Consider this. Till the 1960s, farmers used to manually harvest wheat, using sickles, which required 18-19 man-days (i.e. five workers employed over 3-4 days) to cover a single hectare. The wheat that was harvested had to be further threshed to separate the grain from the straw.

Traditionally, this used to be done by bullock treading and manual winnowing. It would take over a week for a pair of bullocks, yoked to a phala (threshing frame), to tread out the produce of a hectare. After that, the grain was separated from the chaff by being thrown into the air by pitchforks. The hot winds prevailing at that point would carry the dry chaff to a distance. The grain that fell on the threshing-floor was then cleaned using a chhaji or winnowing basket.

As a result, the threshing season would typically extend to mid-July, with a good part of the crop being damaged even by timely monsoons. The situation improved in the 1970s with the introduction of power threshers.

According to one estimate, the replacement of the sickle harvesting-bullock treading-manual winnowing system by sickle harvesting-cum-power threshing reduced the total labour requirement from about 37 man-days and seven bullock-pair days to slightly over 30 man-days. The thresher could also cover one hectare in about 12 hours.

But the harvester combine's advent since the 1980s has radically altered the equation. A combine can harvest, thresh and clean one hectare of wheat - all at one go - in less than two hours. Today, well over three-fourths of the paddy and wheat in Punjab, Haryana and the Tarai region of Uttar Pradesh is harvested by combines, which farmers custom hire for around Rs 1,000 per hectare. In other areas, the crop is sickle-harvested and threshed by power threshers operated by tractors, diesel engines or electric motors. While the latter system involves higher costs - Rs 1,500 per hectare on manual harvesting and another Rs 2,000 on threshing - it, however, enables four times higher straw recovery and better quality of bhusa (chaff).

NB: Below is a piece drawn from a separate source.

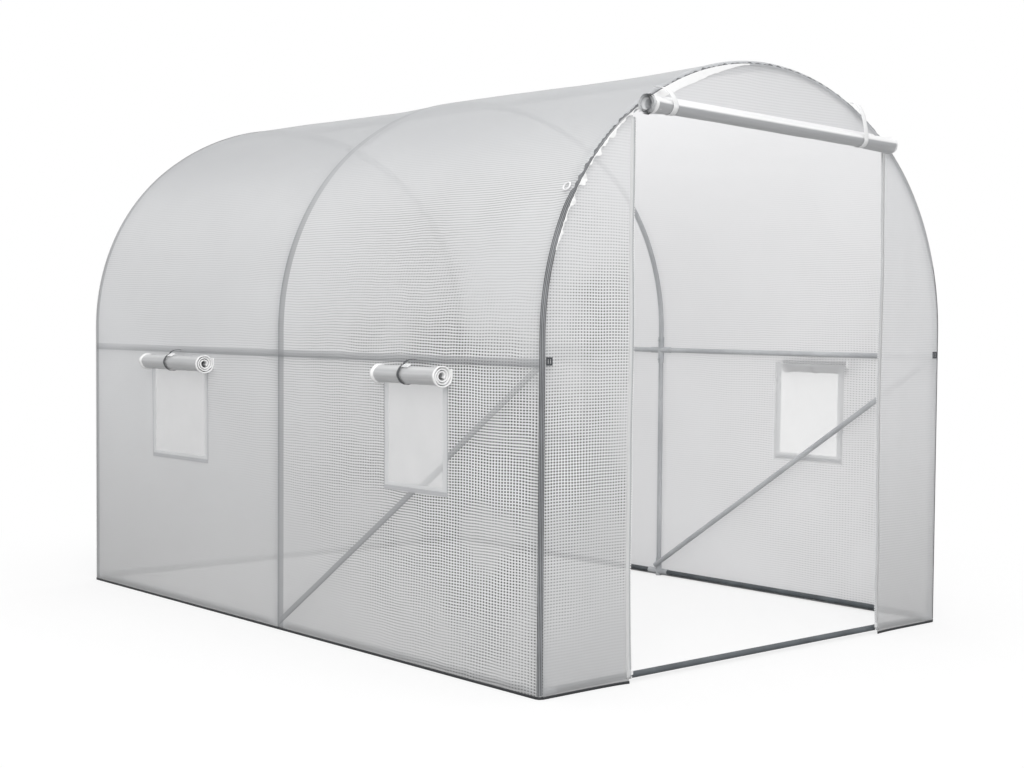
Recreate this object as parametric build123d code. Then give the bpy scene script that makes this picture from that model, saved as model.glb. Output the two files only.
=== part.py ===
from build123d import *
import math
import os

# Walk-in polytunnel greenhouse, in millimetres.
#
# Three tube hoops stand in a row along Y. Base rails, side rails at waist height and a ridge
# pole join them, and a brace stiffens the front bay on each side. A fabric cover lies over the
# frame. The door end faces -Y, where the door cloth is rolled up above its opening. Two windows
# in each side wall are netted, with their flaps rolled up and tied.
# The origin is on the ground, under the middle of the whole outer box.

# ---- Hoops ----
TUNNEL_LENGTH = 3000.0        # first hoop to last hoop, centre to centre
HALF_WIDTH = 1050.0           # middle of the tunnel to the middle of a post
APEX_HEIGHT = 2100.0          # ground to the middle of the tube at the crown
RAIL_HEIGHT = 1060.0          # ground to the middle of the side rails
SPRING_ABOVE_RAIL = 90.0      # straight length of tube between side rail and arch
SHOULDER_ANGLE = 53.13        # where shoulder arc meets crown arc, degrees above level

# ---- Tubes and fittings ----
TUBE_DIAMETER = 22.0
TUBE_WALL = 1.2
FITTING_WALL = 2.0
FITTING_ARM = 60.0            # length of a fitting's arm from the point where tubes meet
FIT_CLEARANCE = 0.3           # radial gap between a tube and what sits round or beside it
FOOT_THICKNESS = 3.0          # closed bottom of a base fitting
BASE_RAIL_HEIGHT = 20.0       # ground to the middle of the base rails
BRACE_FOOT_HEIGHT = 50.0      # ground to the brace's lower end
BRACE_HEAD_DROP = 10.0        # side rail down to the brace's upper end
SEAM_TURN = 45.0              # turns a round bar's seam away from where others cross it

# ---- Cover ----
COVER_THICKNESS = 2.0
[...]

``Whether combines or power threshers, what mechanisation has ensured is that the country's entire wheat gets harvested and threshed by mid-May. And since the harvesting this time round commenced about 10 days ahead of the normal mid-April time, the bulk of the crop would have been threshed before the recent untimely rains", the Director-General of the Indian Council of Agricultural Research, Dr Mangala Rai, told Business Line.

At the same time, there are some areas in UP, he admitted, where farmers have harvested the wheat, which is lying unthreshed in the fields. The quality of this grain may suffer from discolouration.

But as on April 30, a total quantity of 152.95 lakh tonnes of wheat has already arrived in the country's major mandis, of which 144.74 lt has been procured by FCI and State agencies.

This is almost equal to the 158.02 lt that was bought during the entire 2003-04 rabi marketing season (April-June). With total food grain stocks of 206.47 lt as on April 1, 2004 - 130.69 lt of rice, 69.31 lt of wheat and 6.47 lt of coarse grains - the Government will have a sufficient buffer to meet domestic consumption requirements in the months ahead, officials added.